Hier geht es um die Verwendung von "pachten" - besser gesagt, von "für sich gepachtet haben" - im übertragenen Sinne, das so viel wie "für sich in Anspruch nehmen" bedeutet.
Egal, worum es dabei im einzelnen geht: Diese Formulierung ist IMMER ABWERTEND gemeint, als Protest, ironisch oder - wie in obigem Fall - sogar zynisch.
Und sie stellt das Angesprochene in Abrede.
Beispiele wären:
    "Du hast wohl die Moral / die Wahrheit für dich gepachtet?"
    "Der hat ja wieder mal die Weisheit für sich gepachtet."

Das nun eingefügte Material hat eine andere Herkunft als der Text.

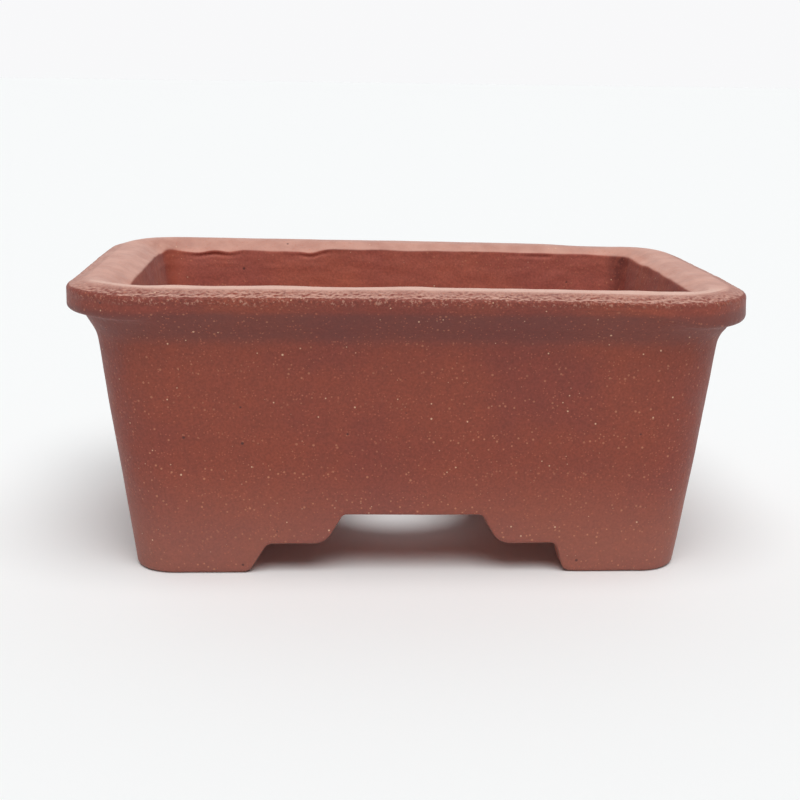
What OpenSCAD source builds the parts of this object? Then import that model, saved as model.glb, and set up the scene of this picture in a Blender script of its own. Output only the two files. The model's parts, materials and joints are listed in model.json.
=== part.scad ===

Es ist IMMER eine Bewertung anderer (du, er, sie, diese Leute), NIE eine Selbsteinschätzung.

In diesem Fall kann man also entweder lesen:
Der behauptet nur, menschlich zu sein, ist es aber nicht.
oder
Ich - der Schreiber des Artikels - mache mich lustig über diesen Trottel, der sich für seine Menschlichkeit aufopfert.

In der oben zitierten Formulierung schwingt ein "Haben-Denken" mit: nach dem Motto - wer etwas (für sich) gepachtet hat, der hat das für sich allein, da kommt ein anderer nicht mehr ran. Derjenige spricht also allen anderen auch noch Menschlichkeit bzw. Wahrheit usw. ab.

PS: Grammatikalisch ist die Formulierung auch noch falsch: "Pachten" im einfachen Sinne des Wortes kann man Menschlichkeit nicht. D. h., wenn der Schreiber sich schon über Aeneas lustig machen will, hätte er so formulieren müssen:"der die Menschlichkeit für sich gepachtet hat".   Aber lassen wir das, schließlich will ich mir von Ihnen, geschätzter Besucher meiner Website, nicht nachsagen lassen, ich hätte die Grammatik für mich gepachtet.

Mitmenschlichkeit


Mitmenschlichkeit und auch etwas zur Menschlichkeit
Die einfache Menschlichkeit ist wohl nicht genug?
In einem Text weiter oben geht es um die Formulierung "die Menschlichkeit gepachtet haben". Wäre der Schreiber dieser Formulierung konsequent gewesen, hätte er "die Mitmenschlichkeit gepachtet haben" schreiben müssen. Doch es ging ihm wohl eher darum, diesen Menschen UND dessen Menschlichkeit in einem Satz gleich doppelt zu diskriminieren.
Mitmenschlichkeit ist in meinen Augen ein Wort, das die "einfache Menschlichkeit" herabsetzt: sie ist wohl nicht "gut genug"?
Wir sind nicht nur menschlich, wir sind sogar "mitmenschlich"?